As for the cuisine, all roads led back to Rome. Or just about. The antecedents of Portuguese and Spanish cooking lie in Roman sensibilities, with the Roman’s excessive use of exotic and costly spicing, a practice that lasted longer in Spain than in the rest of Europe, thanks to the prolonged Arab presence for over 800 years.
The history of cookbooks in Spain (and, by default, Latin America) rests primarily on one thirteenth-century Spanish cookbook that has survived the molds and fires of time, An Anonymous Andalusian Cookbook. Another, Llibre de Sent Soví, in fourteenth-century Catalan, recorded 222 recipes as prepared before the influx of foods from the Americas. Other manuscripts dating from this time period also demonstrate borrowings from Sent Soví, namely Le livre du cuisinier de l’eveche de Tarragone, written in 1331; and Com usar de beure e menjar, written by a cleric, Francese Eiximenis (1337 – 1409), who quipped somewhat nationalistically that “com catalans mengen pus graciosament e ab millor manera que altres nacions,” or that “Catalans eat more graciously and better than do other nations!”

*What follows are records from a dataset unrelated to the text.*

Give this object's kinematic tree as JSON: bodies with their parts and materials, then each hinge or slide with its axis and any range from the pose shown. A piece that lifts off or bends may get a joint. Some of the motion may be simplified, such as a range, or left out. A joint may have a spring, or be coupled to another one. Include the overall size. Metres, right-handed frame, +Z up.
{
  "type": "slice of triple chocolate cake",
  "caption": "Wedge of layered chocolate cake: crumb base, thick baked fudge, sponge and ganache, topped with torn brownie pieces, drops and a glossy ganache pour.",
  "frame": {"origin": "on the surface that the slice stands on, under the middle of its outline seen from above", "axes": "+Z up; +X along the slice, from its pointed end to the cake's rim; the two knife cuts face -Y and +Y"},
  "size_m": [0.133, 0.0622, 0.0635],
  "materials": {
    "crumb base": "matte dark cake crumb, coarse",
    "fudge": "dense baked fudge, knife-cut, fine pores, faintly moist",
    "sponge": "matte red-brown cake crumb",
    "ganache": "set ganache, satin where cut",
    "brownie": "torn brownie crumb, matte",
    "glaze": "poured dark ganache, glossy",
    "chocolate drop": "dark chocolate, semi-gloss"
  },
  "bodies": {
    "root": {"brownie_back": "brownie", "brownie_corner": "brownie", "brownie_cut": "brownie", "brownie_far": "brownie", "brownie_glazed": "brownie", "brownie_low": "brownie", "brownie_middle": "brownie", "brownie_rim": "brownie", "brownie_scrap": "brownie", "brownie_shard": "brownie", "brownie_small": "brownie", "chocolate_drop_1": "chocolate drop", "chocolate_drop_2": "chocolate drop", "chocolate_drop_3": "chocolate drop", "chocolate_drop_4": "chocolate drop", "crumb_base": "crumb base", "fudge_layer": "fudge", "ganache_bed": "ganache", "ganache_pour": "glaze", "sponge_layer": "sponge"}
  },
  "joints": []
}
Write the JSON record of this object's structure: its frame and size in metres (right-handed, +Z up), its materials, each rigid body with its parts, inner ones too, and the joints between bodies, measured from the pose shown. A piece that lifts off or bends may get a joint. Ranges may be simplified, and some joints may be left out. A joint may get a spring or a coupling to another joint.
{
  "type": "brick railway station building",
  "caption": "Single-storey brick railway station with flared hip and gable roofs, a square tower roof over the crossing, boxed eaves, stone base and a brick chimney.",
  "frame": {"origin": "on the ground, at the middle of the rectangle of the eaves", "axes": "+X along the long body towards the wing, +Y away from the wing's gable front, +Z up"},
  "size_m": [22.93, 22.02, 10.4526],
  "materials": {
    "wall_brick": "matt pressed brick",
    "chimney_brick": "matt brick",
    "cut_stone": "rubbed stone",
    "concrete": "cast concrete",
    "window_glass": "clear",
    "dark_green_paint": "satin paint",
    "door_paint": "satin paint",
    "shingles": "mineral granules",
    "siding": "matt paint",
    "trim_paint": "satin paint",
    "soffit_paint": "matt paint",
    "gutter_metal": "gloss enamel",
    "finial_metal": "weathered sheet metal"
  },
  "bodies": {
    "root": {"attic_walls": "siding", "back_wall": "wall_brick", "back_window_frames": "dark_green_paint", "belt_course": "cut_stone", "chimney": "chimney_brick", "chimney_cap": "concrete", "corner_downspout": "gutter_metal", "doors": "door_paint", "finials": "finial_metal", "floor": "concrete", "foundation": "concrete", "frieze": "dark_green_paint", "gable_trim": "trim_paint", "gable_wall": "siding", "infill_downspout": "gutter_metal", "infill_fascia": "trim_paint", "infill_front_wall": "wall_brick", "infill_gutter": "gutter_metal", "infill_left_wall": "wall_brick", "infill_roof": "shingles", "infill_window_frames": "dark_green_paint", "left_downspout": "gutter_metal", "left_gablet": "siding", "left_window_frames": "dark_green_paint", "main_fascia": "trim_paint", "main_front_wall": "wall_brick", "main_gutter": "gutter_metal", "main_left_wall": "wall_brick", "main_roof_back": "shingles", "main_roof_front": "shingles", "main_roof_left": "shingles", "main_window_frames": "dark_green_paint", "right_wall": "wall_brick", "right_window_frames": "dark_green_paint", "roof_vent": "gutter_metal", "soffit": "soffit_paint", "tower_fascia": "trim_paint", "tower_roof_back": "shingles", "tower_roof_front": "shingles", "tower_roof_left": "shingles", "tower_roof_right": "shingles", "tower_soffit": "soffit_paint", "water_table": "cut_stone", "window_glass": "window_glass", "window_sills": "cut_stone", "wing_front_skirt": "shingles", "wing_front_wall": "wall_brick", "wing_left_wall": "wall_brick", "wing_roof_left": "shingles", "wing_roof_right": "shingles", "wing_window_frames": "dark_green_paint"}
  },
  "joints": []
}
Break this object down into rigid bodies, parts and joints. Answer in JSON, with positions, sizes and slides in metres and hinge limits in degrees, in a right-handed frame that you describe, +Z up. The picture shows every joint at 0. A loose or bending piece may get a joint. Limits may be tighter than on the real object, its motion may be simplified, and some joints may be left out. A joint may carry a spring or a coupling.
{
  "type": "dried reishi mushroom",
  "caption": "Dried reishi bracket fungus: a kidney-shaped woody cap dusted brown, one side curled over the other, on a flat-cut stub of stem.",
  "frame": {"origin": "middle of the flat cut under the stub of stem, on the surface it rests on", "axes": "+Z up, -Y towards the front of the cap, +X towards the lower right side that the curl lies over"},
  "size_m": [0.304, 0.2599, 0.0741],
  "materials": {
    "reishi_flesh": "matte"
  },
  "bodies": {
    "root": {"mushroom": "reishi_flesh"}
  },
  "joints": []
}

Yet another cookbook, this one from the fifteenth century, Libre de totes maneres de confits, included 33 recipes for fruit confits, may have been based on material from the Sent Soví manuscript. The anonymous author of the Manual de mugeres en el cual se contienen muchas y diversas recetas muy buenas also cherry picked recipes from Sent Soví.
Arab sources such as the 10th-century Kitab al-Tabikh (The Book of Dishes), by Ibn Sayyār al-Warrāq, provide a glimpse of the roots of spicing patterns used in medieval Spanish cuisine and throughout Europe. Characteristic ingredients found in Spanish cooking owe much to the presence of Arabs, who dominated the Iberian Peninsula from 711 to 1492. Many of the following spicing ingredients still appear in familiar recipes found in Portuguese and Spanish cooking:
Sugar | Caraway | Mastic |
Honey | Celery seed | Mint |
Saffron | Coriander | Mustard |
Cinnamon | Cumin | Oregano |
Cloves Fennel Parsley | ||
Black pepper | Galingale | Rosemary |
Mace | Hyssop | Rue |
Cubeb pepper | Lavender | Sage |
Sumac | Liquamen | Sandalwood |
Anise | Lovage | Thyme |
Asafoetida | Marjoram |
Convent and monastery cuisine impacted so strongly on Portuguese and Spanish kitchens, it is likely that the daughters of conversos (Jews or Muslims or their descendants who converted to Catholicism in Spain and Portugal in the 14th and 15th centuries) made significant contributions. These women entered religious life to avoid marriage with Christians and brought their familial food traditions with them, along with their trunks of clothes, and passed those traditions on to their new communities. In particular, nuts, eggs, sugar, honey, raisins, and frying oil-enriched baked goods and other confections.
Cheri Hamilton, in Cuisines of Portuguese Encounters (2007), examines the cooking that emerged in Portugal’s overseas colonies.
For a more modern look at Portuguese cooking, you might be interested in Leandro Carreira’s Portugal: The Cookbook, from Phaidon (2022).
Containing 500 recipes and a brief introduction to Portuguese cuisine, the book also contains dozens of full-color photographs of many of the finished dishes, too.
(Photo credit: Amazon)
For a visual display of Sagres, take a look at this video from Rick Steves.
I still own a piece of Sagres, a pitted rock that sits on my desk, reminding me of the sweep of history.